Maine Maritime Academy students walk by the ABS Center for Engineering, Science, and Research in this undated photo. Credit: Courtesy of Maine Maritime Academy

Amid rising college tuition costs and growing student loan debt, Georgetown University Professor Anthony Carnevale keeps hearing the question: Is college worth it?

He decided to answer it, and go deeper. In a new report released this week, he not only found that college is generally worth it. But he also ranked more than 4,500 colleges and universities across the country to determine which ones are most worth the time and money.

The report from Georgetown’s Center on Education and the Workforce, which Carnevale directs, shows the return on investment from a college degree or professional certificate throughout a person’s career — at 10, 15, 20, 30 and 40 years after graduation.

The surprising takeaway in Maine was that Maine Maritime Academy posted the sixth highest return on investment out of 4,529 institutions, topping even elite schools such as Harvard (No. 8) and Georgetown (No. 9). The net present value of a Maine Maritime Academy education 40 years after graduation was $2.04 million, compared with Harvard’s $1.97 million.

That figure, net present value, takes into account the cost of attending each institution and graduates’ earnings, drawn from federal databases. Overall, the Georgetown report found that degrees from four-year, private, nonprofit institutions had the greatest return on investment in the long term.

Maine Maritime is an outlier on the top 10 list for more than one reason: It’s the only higher-education institution from Maine, and one of only two public institutions among the top 10.

But does this mean it’s better than Harvard? The answer is: It depends.

For students who know they want to be engineers and work on boats, probably so, Carnevale said. Maine Maritime offers a limited range of educational programs compared with Harvard. Those programs are mostly in engineering or related fields, which lead to high-paying occupations.

“If you know you want to go to sea and be an engineer, go to Maine Maritime Academy,” Carnevale said. “You will take literature. You will learn a foreign language. It is a bona fide four-year institution. But you’re going to end up going out to sea, and you’ll make a lot of money.”

However, most students don’t know what they want to do in college, Carnevale said. In that case, it’s better to choose an institution that offers a higher return on investment and plentiful options for programs of study.

“So, if you have perfect test scores and all the money in the world, and you don’t know what you want to do, go to Harvard,” he said.

In the report, colleges and universities are classified based on the kind of degrees they primarily award: certificates, two-year associate’s degrees or four-year bachelor’s degrees. If an institution awards more than one kind of degree, it is classified under the kind of degree it awards most commonly.
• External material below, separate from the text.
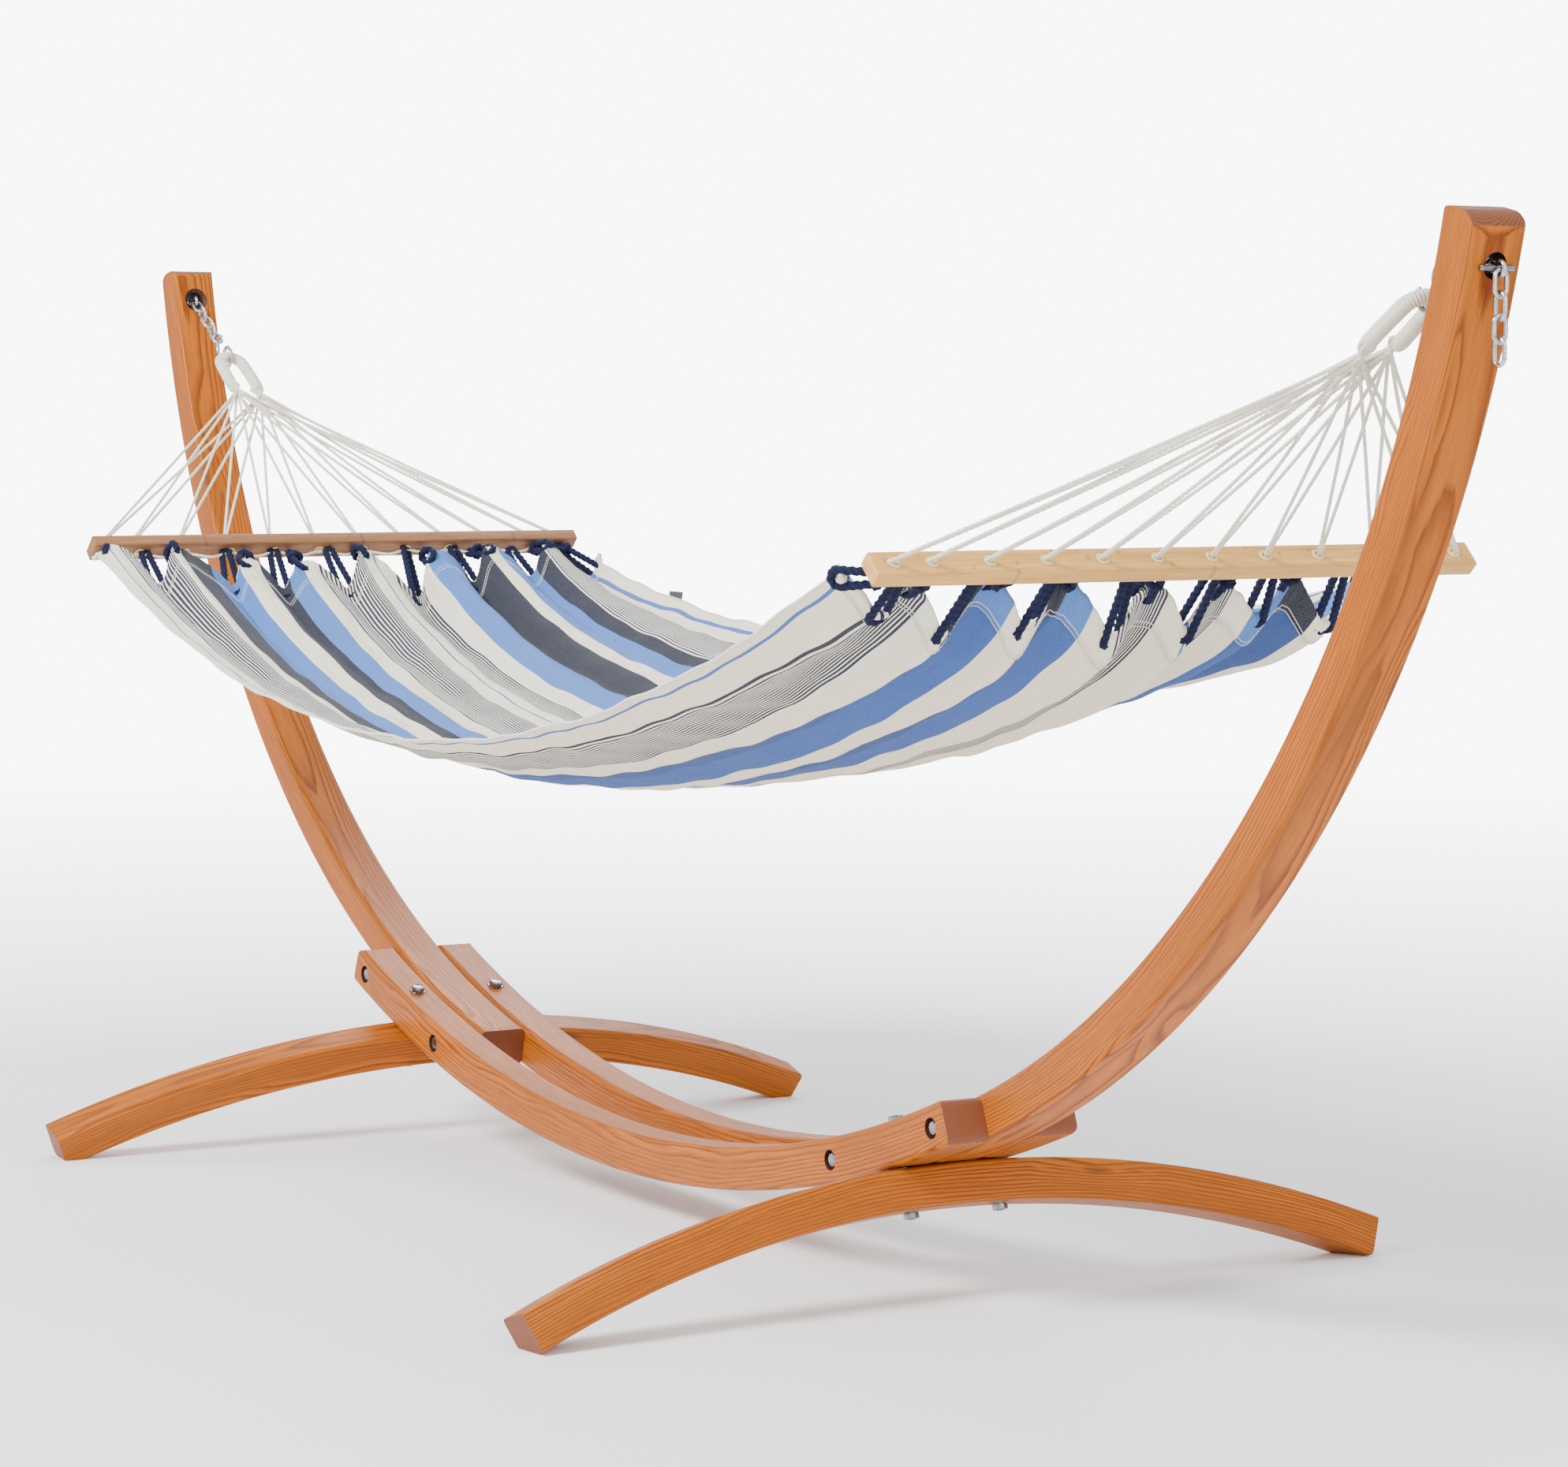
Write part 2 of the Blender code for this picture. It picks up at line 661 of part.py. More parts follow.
def hook_centres(side):
    """Centres of the S-hook's upper and lower rounds."""
    way = hang_direction(side)
    reach = (INNER_LINKS[side] - 1) * LINK_PITCH + 2 * HALF_LINK
    apex = reach - WIRE_RADIUS - HOOK_WIRE_RADIUS - GAP
    upper = swing_pivot(side) + way * (apex + HOOK_RADIUS)
    return upper, upper + way * (2 * HOOK_RADIUS)


def make_hanger(side):
    """The chain and S-hook between the bore and the hammock's loop."""
    way = hang_direction(side)
    across = link_normal(side)
    first = swing_pivot(side) + way * HALF_LINK
    chain(f"chain_{side}", first, way, (Y_WAY, across), INNER_LINKS[side])
    upper, lower = hook_centres(side)
    points = []
    for centre, start, end in ((upper, 180 - HOOK_TURN, 180), (lower, -HOOK_STEP, -HOOK_TURN)):
        for angle in angle_steps(start, end, HOOK_STEP):
            a = math.radians(angle)
            points.append(centre - way * (HOOK_RADIUS * math.cos(a)) + across * (HOOK_RADIUS * math.sin(a)))
    put(f"s_hook_{side}", tube(points, HOOK_WIRE_RADIUS), STEEL)


# ---- rope loop and cords ----
def loop_crown(side):
    """Centre of the rope where the loop hangs in the S-hook."""
    seat = HOOK_RADIUS - HOOK_WIRE_RADIUS - LOOP_ROPE_RADIUS - LOOP_PLAY
    return hook_centres(side)[1] + hang_direction(side) * seat


def make_loop(side):
    """The whipped rope loop at the end of the hammock."""
    way = hang_direction(side)
    crown = loop_crown(side)
    bend = crown + way * LOOP_HALF_WIDTH
    points = [crown + way * LOOP_LENGTH - Y_WAY * LOOP_LEG_SPREAD]
    for i in range(9):
        a = math.radians(180 * i / 8)
        points.append(bend - Y_WAY * (LOOP_HALF_WIDTH * math.cos(a)) - way * (LOOP_HALF_WIDTH * math.sin(a)))
    points.append(crown + way * LOOP_LENGTH + Y_WAY * LOOP_LEG_SPREAD)
    put(f"rope_loop_{side}", tube(points, LOOP_ROPE_RADIUS), ROPE)


def bar_centre(side):
    """Middle of the spreader bar."""
    return loop_crown(side) + hang_direction(side) * (LOOP_LENGTH + FAN_LENGTH)


def bar_axes(side):
    """The bar's hole direction, up and outward, and the direction across its broad face."""
    a = math.radians(BAR_TILT)
    normal = flipped(Vector((math.cos(a), 0, math.sin(a))), side)
    return normal, Y_WAY.cross(normal).normalized()


def bar_hole_places():
    """Y of each hole: even pitch, with the two outermost closer."""
    gaps = BAR_HOLES - 3 + 2 * BAR_END_PITCH_SHARE
    pitch = (BAR_LENGTH - 2 * BAR_HOLE_MARGIN) / gaps
    inner = [pitch * (i - (BAR_HOLES - 3) / 2) for i in range(BAR_HOLES - 2)]
    edge = BAR_LENGTH / 2 - BAR_HOLE_MARGIN
    return [-edge, *inner, edge]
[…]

“The difference between 10 and 40 [years] is of consequence,” Carnevale said. “Ten years out a certificate may well outperform a four-year degree. Later on, a four-year degree, on an average, tends to catch up.”

The report can be a tool for students to look at to understand what their options are, but it only presents institution-level information on return on investment without explaining why the rankings are what they are, said Carnevale, who cautioned students need guidance from a college counselor to make best use of the information.

“If you’re a student who’s 16 years old, and you’re looking out to the future and what you’re going to do after high school, this is worth a glance,” he said. “The question that’s raised by every one of these [rankings] is, ‘why?’ The data raises more questions than it answers.”

Another advantage for those large, prestigious private universities is those institutions’ higher graduation rates. Harvard, MIT and Stanford, which are all in the top 10 for return on investment, have graduation rates of more than 90 percent — much higher than most public universities, Carnevale said.

“The people who don’t graduate don’t tend to make as much as those who do,” he said.

A major limitation of the Georgetown report is that it doesn’t factor in the returns on investment based on different college majors, Carnevale said. It doesn’t answer, for instance, whether a high school senior interested in theater would be better off majoring in theater at Colby College in Waterville (No. 182 out of 4,529) or at a school that specializes in theater.

“The institution’s important because the institutions decide what it costs, and the institutions are better and worse at graduating students,” he said. “But there is more variation by program than there is variation by institution.”

Carnevale said a new report on program-specific returns on investment will be released in the next few weeks.

As for the theater question, “I’m guessing the answer will be it’s better to major in theater at Colby, because if you go to Colby and get a four-year degree, it’ll have value even though you don’t work as an actor,” said Carnevale, a Colby alumnus. “If you go to theater school and don’t become an actor, you’re probably not going to make much money.”